**Stated exercise:** Nothing should be output except the lines from the one containing "filament_half = (filament_from" through the one containing "bpy.context.scene.collection.objects.link(empty)", both ends included, each repeated exactly.

**Extracted information:**
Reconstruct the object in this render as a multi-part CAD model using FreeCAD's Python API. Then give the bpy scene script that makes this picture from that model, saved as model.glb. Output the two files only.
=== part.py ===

* * *

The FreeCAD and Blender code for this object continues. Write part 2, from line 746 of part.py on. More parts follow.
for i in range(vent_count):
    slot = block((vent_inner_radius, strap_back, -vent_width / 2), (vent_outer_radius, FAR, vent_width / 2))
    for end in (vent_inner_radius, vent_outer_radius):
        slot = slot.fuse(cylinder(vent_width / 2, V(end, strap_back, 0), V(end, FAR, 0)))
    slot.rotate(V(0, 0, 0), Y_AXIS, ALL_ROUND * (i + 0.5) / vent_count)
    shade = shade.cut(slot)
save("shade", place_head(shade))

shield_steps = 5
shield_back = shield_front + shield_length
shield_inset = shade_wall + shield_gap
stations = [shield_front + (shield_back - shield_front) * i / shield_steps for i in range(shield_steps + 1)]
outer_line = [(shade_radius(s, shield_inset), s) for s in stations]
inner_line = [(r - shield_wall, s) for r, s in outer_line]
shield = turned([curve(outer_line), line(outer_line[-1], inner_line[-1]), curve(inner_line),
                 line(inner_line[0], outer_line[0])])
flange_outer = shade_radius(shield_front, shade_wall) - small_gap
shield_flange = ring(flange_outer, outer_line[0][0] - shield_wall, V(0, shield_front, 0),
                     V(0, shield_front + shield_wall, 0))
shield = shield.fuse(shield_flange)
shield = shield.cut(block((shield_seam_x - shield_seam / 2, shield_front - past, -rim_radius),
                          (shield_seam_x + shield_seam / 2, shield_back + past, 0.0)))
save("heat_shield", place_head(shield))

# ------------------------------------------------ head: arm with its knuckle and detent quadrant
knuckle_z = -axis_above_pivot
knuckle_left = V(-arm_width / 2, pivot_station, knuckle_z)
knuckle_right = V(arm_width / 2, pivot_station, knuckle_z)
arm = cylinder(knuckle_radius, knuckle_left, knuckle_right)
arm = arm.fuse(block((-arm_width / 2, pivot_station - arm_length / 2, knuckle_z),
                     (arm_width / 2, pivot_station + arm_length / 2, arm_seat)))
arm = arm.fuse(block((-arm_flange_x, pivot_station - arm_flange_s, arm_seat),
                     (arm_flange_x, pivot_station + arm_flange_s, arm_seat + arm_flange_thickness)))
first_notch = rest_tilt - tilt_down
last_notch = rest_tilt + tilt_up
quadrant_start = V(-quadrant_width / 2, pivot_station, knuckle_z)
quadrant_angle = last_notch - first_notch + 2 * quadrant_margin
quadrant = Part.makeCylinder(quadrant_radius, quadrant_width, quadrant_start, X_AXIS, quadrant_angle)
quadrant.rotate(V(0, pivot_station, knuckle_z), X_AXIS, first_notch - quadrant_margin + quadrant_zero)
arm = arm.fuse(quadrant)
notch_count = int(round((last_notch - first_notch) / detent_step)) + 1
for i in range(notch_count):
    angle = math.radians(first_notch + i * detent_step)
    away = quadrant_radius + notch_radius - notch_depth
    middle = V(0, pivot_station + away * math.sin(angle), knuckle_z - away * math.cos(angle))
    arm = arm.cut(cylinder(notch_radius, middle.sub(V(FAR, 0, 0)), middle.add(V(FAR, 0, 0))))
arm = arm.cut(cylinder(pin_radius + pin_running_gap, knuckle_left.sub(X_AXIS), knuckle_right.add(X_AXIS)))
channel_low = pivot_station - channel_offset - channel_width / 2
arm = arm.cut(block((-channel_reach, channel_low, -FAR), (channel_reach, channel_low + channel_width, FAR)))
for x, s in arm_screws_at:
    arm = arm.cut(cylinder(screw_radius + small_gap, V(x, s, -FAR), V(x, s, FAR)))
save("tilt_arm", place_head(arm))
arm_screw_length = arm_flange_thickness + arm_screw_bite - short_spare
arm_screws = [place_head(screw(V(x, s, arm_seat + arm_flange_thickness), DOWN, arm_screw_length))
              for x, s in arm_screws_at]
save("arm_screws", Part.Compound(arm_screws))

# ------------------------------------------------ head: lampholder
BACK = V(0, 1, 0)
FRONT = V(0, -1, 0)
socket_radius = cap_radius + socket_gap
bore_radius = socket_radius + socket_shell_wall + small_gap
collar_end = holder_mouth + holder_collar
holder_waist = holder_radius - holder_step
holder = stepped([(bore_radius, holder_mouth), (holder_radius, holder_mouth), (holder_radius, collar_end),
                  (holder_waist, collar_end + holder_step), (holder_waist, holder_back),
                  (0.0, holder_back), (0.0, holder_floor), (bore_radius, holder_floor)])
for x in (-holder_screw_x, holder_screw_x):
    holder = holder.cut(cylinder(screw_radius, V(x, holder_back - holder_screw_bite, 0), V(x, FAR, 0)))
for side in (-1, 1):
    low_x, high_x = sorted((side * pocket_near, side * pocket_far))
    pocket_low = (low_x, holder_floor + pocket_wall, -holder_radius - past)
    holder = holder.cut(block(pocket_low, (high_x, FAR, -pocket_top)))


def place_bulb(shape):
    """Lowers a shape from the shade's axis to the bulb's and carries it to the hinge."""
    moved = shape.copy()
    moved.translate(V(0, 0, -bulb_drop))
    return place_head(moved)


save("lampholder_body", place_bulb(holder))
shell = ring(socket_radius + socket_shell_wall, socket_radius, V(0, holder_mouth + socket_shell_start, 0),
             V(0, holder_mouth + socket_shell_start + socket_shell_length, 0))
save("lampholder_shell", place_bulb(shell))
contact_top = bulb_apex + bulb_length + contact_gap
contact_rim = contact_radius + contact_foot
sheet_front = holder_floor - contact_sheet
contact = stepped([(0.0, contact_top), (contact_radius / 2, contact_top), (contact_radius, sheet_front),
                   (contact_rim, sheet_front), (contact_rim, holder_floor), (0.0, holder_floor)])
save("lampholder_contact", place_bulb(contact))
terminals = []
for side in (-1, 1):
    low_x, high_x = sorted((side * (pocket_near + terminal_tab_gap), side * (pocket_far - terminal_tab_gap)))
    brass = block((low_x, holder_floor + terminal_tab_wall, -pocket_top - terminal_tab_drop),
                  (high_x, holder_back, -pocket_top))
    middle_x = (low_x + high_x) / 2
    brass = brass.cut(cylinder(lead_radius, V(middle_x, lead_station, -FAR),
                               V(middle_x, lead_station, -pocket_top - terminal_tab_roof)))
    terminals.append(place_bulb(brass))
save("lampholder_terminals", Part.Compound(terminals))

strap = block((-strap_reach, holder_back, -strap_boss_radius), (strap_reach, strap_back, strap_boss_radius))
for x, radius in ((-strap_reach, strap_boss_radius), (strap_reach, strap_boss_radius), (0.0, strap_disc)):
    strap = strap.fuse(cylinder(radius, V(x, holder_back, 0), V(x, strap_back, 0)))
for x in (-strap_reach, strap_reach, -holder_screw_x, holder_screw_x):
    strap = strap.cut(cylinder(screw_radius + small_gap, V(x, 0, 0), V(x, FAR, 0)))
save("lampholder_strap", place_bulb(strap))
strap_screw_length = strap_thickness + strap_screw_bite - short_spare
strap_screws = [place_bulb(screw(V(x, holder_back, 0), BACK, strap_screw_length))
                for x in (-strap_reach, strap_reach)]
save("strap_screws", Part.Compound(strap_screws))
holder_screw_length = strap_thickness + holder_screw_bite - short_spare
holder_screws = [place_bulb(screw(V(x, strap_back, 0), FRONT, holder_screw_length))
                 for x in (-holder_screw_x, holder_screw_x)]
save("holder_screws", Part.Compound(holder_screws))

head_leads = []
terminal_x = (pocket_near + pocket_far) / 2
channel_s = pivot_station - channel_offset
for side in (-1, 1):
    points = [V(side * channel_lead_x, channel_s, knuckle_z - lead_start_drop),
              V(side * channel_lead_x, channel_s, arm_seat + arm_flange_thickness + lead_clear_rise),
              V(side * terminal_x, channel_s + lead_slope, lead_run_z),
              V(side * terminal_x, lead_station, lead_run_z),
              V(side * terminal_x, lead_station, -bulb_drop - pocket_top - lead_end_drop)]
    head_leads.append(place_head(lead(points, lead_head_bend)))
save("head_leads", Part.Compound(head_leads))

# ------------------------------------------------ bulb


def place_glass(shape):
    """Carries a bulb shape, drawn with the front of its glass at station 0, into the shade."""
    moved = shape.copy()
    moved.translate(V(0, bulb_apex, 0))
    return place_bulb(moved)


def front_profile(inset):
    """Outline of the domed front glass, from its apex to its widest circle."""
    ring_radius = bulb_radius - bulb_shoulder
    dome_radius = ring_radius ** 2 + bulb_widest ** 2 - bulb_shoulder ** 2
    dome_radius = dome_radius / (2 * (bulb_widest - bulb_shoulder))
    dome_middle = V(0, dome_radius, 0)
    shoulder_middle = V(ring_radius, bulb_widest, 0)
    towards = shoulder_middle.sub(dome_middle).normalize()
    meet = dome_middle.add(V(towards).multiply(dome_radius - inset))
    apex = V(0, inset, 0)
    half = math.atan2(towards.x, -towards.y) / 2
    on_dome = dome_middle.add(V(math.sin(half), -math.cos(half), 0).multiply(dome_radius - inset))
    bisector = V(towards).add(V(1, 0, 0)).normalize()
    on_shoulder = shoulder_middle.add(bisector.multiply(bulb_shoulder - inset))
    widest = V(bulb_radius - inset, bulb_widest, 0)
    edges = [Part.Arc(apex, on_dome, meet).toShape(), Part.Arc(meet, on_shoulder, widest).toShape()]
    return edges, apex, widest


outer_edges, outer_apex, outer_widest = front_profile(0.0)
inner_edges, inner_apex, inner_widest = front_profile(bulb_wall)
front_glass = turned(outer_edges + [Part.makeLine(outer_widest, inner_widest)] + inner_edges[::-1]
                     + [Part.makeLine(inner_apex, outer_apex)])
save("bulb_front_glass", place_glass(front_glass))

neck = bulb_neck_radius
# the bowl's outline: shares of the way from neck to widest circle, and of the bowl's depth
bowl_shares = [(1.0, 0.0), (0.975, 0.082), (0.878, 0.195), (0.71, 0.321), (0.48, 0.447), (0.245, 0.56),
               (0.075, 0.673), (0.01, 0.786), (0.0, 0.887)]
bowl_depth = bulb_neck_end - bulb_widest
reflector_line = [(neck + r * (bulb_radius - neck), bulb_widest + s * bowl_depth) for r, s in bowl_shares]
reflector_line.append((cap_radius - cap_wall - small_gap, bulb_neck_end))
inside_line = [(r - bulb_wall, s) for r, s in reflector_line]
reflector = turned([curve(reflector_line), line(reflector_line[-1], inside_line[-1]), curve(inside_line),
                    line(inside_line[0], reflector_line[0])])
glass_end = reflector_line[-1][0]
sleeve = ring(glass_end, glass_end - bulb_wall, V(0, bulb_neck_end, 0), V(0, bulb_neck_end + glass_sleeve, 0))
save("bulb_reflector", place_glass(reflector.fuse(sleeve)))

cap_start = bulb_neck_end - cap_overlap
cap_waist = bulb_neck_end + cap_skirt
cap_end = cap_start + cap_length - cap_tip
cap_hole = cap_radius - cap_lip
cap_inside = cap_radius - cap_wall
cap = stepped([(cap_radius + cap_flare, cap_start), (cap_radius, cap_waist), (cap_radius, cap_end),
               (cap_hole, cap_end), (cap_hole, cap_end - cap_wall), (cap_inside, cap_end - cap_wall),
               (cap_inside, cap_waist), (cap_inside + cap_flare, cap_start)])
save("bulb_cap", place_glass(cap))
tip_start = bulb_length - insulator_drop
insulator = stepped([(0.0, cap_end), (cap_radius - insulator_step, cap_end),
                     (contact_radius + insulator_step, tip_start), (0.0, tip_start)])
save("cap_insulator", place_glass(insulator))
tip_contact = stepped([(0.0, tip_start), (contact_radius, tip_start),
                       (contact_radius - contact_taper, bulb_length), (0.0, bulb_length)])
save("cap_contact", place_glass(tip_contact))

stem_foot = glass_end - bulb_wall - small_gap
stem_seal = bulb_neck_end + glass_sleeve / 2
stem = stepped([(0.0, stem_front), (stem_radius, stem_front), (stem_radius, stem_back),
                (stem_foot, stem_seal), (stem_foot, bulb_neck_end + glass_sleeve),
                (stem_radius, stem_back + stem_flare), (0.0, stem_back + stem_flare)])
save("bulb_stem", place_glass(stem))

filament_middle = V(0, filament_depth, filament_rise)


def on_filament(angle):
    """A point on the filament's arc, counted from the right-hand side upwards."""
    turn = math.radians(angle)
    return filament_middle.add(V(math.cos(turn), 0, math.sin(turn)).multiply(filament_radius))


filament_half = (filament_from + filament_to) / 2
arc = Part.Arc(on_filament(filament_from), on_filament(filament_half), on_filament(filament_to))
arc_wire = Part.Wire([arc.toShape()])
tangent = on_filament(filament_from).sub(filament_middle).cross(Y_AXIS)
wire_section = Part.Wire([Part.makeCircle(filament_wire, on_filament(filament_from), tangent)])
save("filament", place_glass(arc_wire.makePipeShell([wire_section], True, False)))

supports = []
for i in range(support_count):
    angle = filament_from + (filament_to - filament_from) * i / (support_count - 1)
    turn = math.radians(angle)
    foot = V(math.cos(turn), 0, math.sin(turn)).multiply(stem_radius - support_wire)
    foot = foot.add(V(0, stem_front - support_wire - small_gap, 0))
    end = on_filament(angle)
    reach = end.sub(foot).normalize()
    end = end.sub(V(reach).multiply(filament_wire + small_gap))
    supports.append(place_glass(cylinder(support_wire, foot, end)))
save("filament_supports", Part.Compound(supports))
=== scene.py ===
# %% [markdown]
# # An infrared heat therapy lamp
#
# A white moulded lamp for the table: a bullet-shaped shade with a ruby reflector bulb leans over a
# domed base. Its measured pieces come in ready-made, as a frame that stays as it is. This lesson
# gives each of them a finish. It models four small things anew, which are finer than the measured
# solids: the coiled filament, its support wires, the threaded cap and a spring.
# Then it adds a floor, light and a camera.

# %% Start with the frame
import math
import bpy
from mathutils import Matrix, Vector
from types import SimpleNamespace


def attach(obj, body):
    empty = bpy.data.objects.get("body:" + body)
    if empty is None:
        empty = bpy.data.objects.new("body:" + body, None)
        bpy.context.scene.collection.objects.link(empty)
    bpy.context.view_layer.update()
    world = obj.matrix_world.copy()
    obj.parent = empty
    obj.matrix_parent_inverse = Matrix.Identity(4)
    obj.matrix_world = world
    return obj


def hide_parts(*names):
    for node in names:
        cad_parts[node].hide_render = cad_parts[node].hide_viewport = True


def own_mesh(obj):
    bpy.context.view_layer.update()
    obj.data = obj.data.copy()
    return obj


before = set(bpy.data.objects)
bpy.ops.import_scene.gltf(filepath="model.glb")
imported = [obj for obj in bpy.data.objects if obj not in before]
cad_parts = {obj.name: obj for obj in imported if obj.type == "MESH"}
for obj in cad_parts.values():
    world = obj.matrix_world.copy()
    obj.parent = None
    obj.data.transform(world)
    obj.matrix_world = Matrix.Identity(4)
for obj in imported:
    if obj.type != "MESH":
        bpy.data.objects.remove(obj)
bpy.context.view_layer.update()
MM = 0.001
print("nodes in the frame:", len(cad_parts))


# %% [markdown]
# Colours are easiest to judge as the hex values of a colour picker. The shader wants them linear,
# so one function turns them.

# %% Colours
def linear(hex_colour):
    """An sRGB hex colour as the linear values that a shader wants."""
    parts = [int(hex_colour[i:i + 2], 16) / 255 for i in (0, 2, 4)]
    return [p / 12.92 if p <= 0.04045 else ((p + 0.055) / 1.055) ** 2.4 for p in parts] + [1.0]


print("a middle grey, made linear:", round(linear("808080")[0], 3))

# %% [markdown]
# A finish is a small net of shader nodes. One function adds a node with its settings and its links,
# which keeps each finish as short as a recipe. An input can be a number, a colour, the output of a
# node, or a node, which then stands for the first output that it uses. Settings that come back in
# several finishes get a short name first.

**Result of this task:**
filament_half = (filament_from + filament_to) / 2
arc = Part.Arc(on_filament(filament_from), on_filament(filament_half), on_filament(filament_to))
arc_wire = Part.Wire([arc.toShape()])
tangent = on_filament(filament_from).sub(filament_middle).cross(Y_AXIS)
wire_section = Part.Wire([Part.makeCircle(filament_wire, on_filament(filament_from), tangent)])
save("filament", place_glass(arc_wire.makePipeShell([wire_section], True, False)))

supports = []
for i in range(support_count):
    angle = filament_from + (filament_to - filament_from) * i / (support_count - 1)
    turn = math.radians(angle)
    foot = V(math.cos(turn), 0, math.sin(turn)).multiply(stem_radius - support_wire)
    foot = foot.add(V(0, stem_front - support_wire - small_gap, 0))
    end = on_filament(angle)
    reach = end.sub(foot).normalize()
    end = end.sub(V(reach).multiply(filament_wire + small_gap))
    supports.append(place_glass(cylinder(support_wire, foot, end)))
save("filament_supports", Part.Compound(supports))
=== scene.py ===
# %% [markdown]
# # An infrared heat therapy lamp
#
# A white moulded lamp for the table: a bullet-shaped shade with a ruby reflector bulb leans over a
# domed base. Its measured pieces come in ready-made, as a frame that stays as it is. This lesson
# gives each of them a finish. It models four small things anew, which are finer than the measured
# solids: the coiled filament, its support wires, the threaded cap and a spring.
# Then it adds a floor, light and a camera.

# %% Start with the frame
import math
import bpy
from mathutils import Matrix, Vector
from types import SimpleNamespace


def attach(obj, body):
    empty = bpy.data.objects.get("body:" + body)
    if empty is None:
        empty = bpy.data.objects.new("body:" + body, None)
        bpy.context.scene.collection.objects.link(empty)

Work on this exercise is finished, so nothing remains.